設計與開發以麥可加成應用於蛋白質修飾之功能性連接段

Abstract

甘露醣-6-磷酸 (Mannose-6-Phosphate, M6P) 是一種生物體內存在的重要辨識標記物，當其與甘露醣-6-磷酸受體結合後，酸性水解酶會被運輸至溶酶體，並將細胞內多餘的大分子分解進行回收利用；然而，當其中一種水解酶突變導致溶酶體功能異常時，會使大分子堆積在細胞中造成細胞死亡，這一種罕見遺傳性疾病稱為溶酶體儲積症 (Lysosomal Storage Disorders, LSDs)。目前針對此類疾病的主要治療方法為酵素替代療法 (Enzyme Replacement Therapy, ERT)，意即將缺乏的酵素透過外部生產的方式送至細胞內，以維持細胞正常運作。因此，通過化學修飾將 M6P 結合至酵素，以提升療效，已成為相關研究的熱門主題。 本研究首先嘗試合成具有疊氮基團 (N3) 的 M6P 衍生物，將天然物 M6P 中 6 號位的磷酸根改為較不易水解的丙二酸根 (malonate)，據文獻指出其不但能提升與受體的結合能力，同時具有較不易水解的特性；另外在 1 號位引入疊氮基團，能再透過點擊化學連接具炔鍵的結構，大幅提升其後續發展性。 接著則著重於設計能進行點擊反應之多種連接段，希望透過點擊反應快速合成單價及三價且具有不同麥可受體 (michael acceptor) 之分子工具，並初步測試其與硫醇的反應性，以挑選最適合與酵素結合的化合物。期望未來能將這些化合物結合目標水解酶，在不影響水解酶活性的前提下，提升酵素中 M6P 之含量，進一步改善酵素替代療法之效能。

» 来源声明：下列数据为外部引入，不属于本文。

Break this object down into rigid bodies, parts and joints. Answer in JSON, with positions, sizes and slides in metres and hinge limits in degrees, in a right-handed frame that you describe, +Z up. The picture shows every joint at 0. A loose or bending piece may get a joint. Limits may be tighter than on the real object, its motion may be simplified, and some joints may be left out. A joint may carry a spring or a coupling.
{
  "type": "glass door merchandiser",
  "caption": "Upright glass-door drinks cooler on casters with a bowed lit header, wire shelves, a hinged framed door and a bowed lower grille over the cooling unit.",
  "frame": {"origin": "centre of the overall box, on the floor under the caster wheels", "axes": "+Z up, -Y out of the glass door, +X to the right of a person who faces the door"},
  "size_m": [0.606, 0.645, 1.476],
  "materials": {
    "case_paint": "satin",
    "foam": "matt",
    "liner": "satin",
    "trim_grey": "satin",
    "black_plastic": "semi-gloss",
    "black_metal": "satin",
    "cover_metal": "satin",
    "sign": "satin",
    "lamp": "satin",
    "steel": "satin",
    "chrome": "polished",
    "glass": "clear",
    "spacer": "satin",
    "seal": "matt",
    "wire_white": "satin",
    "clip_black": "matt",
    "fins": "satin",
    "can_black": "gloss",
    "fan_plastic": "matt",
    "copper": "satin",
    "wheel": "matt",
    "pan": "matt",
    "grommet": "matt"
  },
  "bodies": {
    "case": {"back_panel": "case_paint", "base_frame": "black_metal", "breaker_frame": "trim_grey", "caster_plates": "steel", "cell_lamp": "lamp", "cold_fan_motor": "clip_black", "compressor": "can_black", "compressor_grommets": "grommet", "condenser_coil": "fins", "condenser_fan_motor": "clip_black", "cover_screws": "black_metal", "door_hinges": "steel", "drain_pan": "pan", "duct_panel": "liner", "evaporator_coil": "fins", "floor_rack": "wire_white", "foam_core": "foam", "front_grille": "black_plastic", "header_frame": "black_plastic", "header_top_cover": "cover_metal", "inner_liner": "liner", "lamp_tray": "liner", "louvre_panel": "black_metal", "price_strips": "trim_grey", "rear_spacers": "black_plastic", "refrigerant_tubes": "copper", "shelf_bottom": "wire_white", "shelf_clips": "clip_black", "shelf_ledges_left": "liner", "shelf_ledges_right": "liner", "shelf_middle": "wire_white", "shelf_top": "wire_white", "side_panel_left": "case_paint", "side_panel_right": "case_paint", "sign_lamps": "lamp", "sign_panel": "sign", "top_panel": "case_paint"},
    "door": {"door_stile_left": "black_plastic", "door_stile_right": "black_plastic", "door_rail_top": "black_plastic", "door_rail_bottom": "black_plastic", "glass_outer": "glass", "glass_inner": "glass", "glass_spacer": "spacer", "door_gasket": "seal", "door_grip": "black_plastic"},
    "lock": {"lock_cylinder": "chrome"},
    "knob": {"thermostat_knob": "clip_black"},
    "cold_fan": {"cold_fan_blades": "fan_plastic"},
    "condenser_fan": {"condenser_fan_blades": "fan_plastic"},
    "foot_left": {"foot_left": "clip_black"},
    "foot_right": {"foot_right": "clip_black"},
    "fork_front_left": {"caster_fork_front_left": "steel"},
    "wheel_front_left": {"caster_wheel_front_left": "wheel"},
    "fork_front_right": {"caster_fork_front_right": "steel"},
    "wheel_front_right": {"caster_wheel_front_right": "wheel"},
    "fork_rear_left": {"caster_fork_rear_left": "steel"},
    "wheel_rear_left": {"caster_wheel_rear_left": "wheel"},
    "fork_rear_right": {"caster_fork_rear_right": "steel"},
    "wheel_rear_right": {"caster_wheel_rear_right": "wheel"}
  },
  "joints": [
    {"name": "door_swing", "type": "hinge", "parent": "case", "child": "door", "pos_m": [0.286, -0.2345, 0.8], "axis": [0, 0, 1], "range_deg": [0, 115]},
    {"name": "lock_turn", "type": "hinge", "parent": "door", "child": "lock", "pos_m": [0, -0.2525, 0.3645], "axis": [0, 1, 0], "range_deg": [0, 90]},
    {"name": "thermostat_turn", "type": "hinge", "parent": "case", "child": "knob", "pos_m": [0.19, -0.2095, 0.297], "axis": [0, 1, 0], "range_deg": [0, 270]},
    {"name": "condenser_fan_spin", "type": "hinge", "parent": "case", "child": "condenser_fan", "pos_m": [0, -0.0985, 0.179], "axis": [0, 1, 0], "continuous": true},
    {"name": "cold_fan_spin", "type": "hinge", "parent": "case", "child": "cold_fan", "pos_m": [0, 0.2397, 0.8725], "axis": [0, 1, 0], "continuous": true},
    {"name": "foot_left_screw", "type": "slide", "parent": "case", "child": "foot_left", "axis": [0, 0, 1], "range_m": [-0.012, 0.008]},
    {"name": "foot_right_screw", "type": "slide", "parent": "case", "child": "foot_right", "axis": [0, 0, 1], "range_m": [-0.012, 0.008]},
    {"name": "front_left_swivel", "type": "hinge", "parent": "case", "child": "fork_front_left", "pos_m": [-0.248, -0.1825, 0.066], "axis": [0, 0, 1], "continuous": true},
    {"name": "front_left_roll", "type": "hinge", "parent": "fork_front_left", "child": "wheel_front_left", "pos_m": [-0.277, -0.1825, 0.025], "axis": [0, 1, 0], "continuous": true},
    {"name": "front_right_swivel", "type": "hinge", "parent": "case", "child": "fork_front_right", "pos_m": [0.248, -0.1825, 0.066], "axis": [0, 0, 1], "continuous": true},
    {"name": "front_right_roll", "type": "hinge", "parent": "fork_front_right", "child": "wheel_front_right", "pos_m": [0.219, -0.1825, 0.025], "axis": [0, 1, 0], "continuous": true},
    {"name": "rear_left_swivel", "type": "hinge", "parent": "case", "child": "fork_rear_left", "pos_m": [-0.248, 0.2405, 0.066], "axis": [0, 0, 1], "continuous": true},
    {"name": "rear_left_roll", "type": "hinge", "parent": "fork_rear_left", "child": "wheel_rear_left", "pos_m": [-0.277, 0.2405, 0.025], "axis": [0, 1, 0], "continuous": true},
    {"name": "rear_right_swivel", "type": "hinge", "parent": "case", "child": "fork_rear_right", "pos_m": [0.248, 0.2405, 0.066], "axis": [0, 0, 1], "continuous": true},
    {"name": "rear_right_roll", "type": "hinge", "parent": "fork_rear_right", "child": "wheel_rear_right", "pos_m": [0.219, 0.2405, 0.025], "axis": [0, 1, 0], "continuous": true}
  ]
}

Mannose-6-Phosphate (M6P) is an essential recognition marker found in biological systems. When M6P binds to the Mannose-6-Phosphate Receptor (M6PR), acidic hydrolases will be transported to the lysosome, where they degrade excess macromolecules within the cell for recycling. However, when one of these hydrolases is defective due to mutations, it will lead to the accumulation of macromolecules within the cell and ultimately resulting in cell death. This rare disease is known as Lysosomal Storage Disorder (LSDs). The current primary treatment for LSDs is Enzyme Replacement Therapy (ERT), which involves delivering externally produced enzymes into cells to maintain normal cellular functions. Consequently, chemically modifying M6P to enhance its binding to enzymes and improve therapeutic efficacy has become a prominent research focus. This study aims to synthesize M6P derivatives containing an azido group (N₃). Specifically, the phosphate group at the 6-position of natural M6P is replaced with a more hydrolysis-resistant malonate group. According to the literature, this modification not only enhances the binding affinity to the receptor but also improves stability. Additionally, introducing an azido group at the 1-position enables further functionalization through click chemistry with alkyne-containing compounds, significantly broadening its potential applications. This research then focuses on designing various linkers compatible with click reactions to rapidly synthesize monovalent and trivalent molecular tools containing different michael acceptors. These tools are subjected to preliminary reactivity tests with thiols to identify the most suitable compound for enzyme conjugation. It is anticipated that these compounds can be conjugated to target hydrolases, increasing the M6P content in enzymes while preserving their catalytic activity. This approach aims to further enhance the efficacy of enzyme replacement therapy.